Data shown:

━━━━━━━━━━

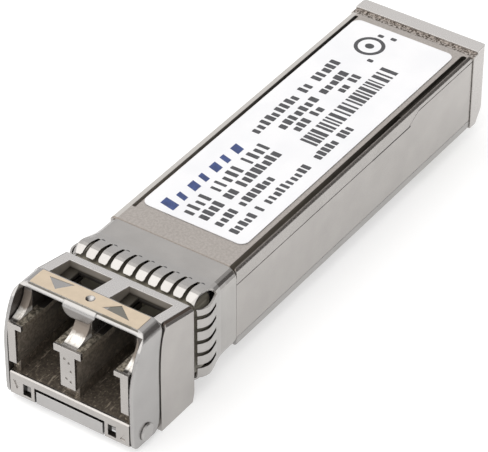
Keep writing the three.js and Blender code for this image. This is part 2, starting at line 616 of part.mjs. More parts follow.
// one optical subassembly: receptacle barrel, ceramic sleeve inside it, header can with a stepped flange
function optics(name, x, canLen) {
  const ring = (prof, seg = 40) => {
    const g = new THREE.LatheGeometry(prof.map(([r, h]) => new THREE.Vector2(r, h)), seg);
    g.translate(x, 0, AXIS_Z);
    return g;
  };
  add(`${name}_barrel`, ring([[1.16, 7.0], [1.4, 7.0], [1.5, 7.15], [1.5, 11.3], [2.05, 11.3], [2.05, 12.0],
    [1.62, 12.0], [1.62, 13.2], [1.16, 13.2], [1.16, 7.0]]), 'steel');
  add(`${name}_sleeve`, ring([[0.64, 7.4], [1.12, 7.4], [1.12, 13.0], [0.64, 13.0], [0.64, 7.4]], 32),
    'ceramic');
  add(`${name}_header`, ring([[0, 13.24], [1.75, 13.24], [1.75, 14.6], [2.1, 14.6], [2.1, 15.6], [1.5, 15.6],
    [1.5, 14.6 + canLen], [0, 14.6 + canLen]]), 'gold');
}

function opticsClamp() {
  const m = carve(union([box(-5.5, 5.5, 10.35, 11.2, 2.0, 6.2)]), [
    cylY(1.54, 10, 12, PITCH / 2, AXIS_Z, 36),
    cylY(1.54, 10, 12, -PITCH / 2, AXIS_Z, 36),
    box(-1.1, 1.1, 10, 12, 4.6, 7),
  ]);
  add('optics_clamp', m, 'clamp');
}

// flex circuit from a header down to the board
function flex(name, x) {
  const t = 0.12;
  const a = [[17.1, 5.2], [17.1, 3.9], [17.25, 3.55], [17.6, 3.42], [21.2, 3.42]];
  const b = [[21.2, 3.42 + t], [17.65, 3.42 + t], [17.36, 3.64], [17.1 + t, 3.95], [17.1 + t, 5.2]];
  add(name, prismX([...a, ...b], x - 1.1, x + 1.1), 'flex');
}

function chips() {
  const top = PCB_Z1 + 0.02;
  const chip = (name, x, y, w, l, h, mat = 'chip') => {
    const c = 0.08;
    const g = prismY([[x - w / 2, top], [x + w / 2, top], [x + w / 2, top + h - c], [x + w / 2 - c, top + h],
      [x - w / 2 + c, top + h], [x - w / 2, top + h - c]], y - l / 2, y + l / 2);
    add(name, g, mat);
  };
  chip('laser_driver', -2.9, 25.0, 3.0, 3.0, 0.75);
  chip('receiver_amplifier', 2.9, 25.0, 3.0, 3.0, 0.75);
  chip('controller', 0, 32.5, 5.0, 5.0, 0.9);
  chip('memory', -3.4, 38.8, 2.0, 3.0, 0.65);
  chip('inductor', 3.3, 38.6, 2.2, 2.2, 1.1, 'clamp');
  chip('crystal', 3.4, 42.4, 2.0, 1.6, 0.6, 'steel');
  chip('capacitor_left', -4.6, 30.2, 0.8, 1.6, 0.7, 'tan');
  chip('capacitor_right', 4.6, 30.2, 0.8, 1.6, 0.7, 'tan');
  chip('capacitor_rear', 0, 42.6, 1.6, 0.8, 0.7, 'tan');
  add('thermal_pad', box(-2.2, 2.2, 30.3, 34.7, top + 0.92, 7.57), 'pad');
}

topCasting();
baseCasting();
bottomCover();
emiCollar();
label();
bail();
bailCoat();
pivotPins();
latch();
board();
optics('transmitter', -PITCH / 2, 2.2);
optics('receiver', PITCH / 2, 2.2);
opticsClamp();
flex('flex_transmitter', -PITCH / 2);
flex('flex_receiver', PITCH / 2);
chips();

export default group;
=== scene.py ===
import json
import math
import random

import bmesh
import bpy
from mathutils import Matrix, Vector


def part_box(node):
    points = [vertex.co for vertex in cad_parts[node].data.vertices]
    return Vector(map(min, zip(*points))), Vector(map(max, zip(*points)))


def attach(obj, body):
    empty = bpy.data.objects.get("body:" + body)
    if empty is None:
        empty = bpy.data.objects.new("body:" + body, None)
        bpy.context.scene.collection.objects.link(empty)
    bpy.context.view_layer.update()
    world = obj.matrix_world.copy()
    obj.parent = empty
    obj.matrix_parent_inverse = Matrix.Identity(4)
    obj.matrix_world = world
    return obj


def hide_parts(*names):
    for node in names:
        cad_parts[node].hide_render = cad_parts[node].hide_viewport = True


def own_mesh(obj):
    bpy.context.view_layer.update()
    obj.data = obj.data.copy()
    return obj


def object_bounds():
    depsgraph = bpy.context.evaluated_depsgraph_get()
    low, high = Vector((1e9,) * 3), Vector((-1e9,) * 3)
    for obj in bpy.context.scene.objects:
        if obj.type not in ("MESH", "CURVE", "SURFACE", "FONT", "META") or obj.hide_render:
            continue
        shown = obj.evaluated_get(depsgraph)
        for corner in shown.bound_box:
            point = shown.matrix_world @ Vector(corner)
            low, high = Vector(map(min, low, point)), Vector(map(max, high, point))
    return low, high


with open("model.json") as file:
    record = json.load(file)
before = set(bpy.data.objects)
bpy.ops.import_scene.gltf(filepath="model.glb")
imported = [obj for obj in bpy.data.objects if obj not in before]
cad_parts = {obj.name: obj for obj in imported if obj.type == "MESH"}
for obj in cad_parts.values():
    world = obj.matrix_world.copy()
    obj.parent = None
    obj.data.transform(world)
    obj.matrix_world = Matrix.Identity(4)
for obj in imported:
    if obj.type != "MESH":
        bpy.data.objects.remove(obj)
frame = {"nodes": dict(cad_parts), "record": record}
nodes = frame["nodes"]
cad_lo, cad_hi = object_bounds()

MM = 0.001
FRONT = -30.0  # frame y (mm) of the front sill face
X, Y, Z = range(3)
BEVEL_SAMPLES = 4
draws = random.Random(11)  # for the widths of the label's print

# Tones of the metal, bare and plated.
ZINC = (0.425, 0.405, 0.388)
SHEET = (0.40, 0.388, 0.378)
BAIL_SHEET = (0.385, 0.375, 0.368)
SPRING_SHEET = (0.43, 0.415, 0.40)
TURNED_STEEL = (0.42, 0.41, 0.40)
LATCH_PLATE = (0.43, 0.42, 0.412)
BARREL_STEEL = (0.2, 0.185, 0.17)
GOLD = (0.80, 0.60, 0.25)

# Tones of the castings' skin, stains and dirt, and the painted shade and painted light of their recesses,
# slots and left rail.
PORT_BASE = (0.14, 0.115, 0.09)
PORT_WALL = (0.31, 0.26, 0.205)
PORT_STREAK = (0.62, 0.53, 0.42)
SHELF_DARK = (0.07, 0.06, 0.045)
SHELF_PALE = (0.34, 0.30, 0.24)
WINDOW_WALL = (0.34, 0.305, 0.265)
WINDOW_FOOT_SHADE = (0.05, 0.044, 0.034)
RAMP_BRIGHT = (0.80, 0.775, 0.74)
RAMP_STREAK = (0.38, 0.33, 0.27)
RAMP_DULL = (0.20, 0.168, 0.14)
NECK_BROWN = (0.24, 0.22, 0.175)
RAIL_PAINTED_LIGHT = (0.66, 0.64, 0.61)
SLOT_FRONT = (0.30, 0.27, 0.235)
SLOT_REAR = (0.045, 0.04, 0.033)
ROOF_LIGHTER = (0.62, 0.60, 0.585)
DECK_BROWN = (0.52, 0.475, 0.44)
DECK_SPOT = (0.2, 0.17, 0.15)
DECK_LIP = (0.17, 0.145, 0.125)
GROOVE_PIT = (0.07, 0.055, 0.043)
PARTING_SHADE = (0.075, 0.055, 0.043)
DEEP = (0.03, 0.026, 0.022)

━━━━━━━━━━

Prompt: Reproduce word for word the material above, beginning with the line that contains "topCasting();" and ending with the line that contains "bpy.data.objects.remove(obj)".

Complete answer:
topCasting();
baseCasting();
bottomCover();
emiCollar();
label();
bail();
bailCoat();
pivotPins();
latch();
board();
optics('transmitter', -PITCH / 2, 2.2);
optics('receiver', PITCH / 2, 2.2);
opticsClamp();
flex('flex_transmitter', -PITCH / 2);
flex('flex_receiver', PITCH / 2);
chips();

export default group;
=== scene.py ===
import json
import math
import random

import bmesh
import bpy
from mathutils import Matrix, Vector


def part_box(node):
    points = [vertex.co for vertex in cad_parts[node].data.vertices]
    return Vector(map(min, zip(*points))), Vector(map(max, zip(*points)))


def attach(obj, body):
    empty = bpy.data.objects.get("body:" + body)
    if empty is None:
        empty = bpy.data.objects.new("body:" + body, None)
        bpy.context.scene.collection.objects.link(empty)
    bpy.context.view_layer.update()
    world = obj.matrix_world.copy()
    obj.parent = empty
    obj.matrix_parent_inverse = Matrix.Identity(4)
    obj.matrix_world = world
    return obj


def hide_parts(*names):
    for node in names:
        cad_parts[node].hide_render = cad_parts[node].hide_viewport = True


def own_mesh(obj):
    bpy.context.view_layer.update()
    obj.data = obj.data.copy()
    return obj


def object_bounds():
    depsgraph = bpy.context.evaluated_depsgraph_get()
    low, high = Vector((1e9,) * 3), Vector((-1e9,) * 3)
    for obj in bpy.context.scene.objects:
        if obj.type not in ("MESH", "CURVE", "SURFACE", "FONT", "META") or obj.hide_render:
            continue
        shown = obj.evaluated_get(depsgraph)
        for corner in shown.bound_box:
            point = shown.matrix_world @ Vector(corner)
            low, high = Vector(map(min, low, point)), Vector(map(max, high, point))
    return low, high


with open("model.json") as file:
    record = json.load(file)
before = set(bpy.data.objects)
bpy.ops.import_scene.gltf(filepath="model.glb")
imported = [obj for obj in bpy.data.objects if obj not in before]
cad_parts = {obj.name: obj for obj in imported if obj.type == "MESH"}
for obj in cad_parts.values():
    world = obj.matrix_world.copy()
    obj.parent = None
    obj.data.transform(world)
    obj.matrix_world = Matrix.Identity(4)
for obj in imported:
    if obj.type != "MESH":
        bpy.data.objects.remove(obj)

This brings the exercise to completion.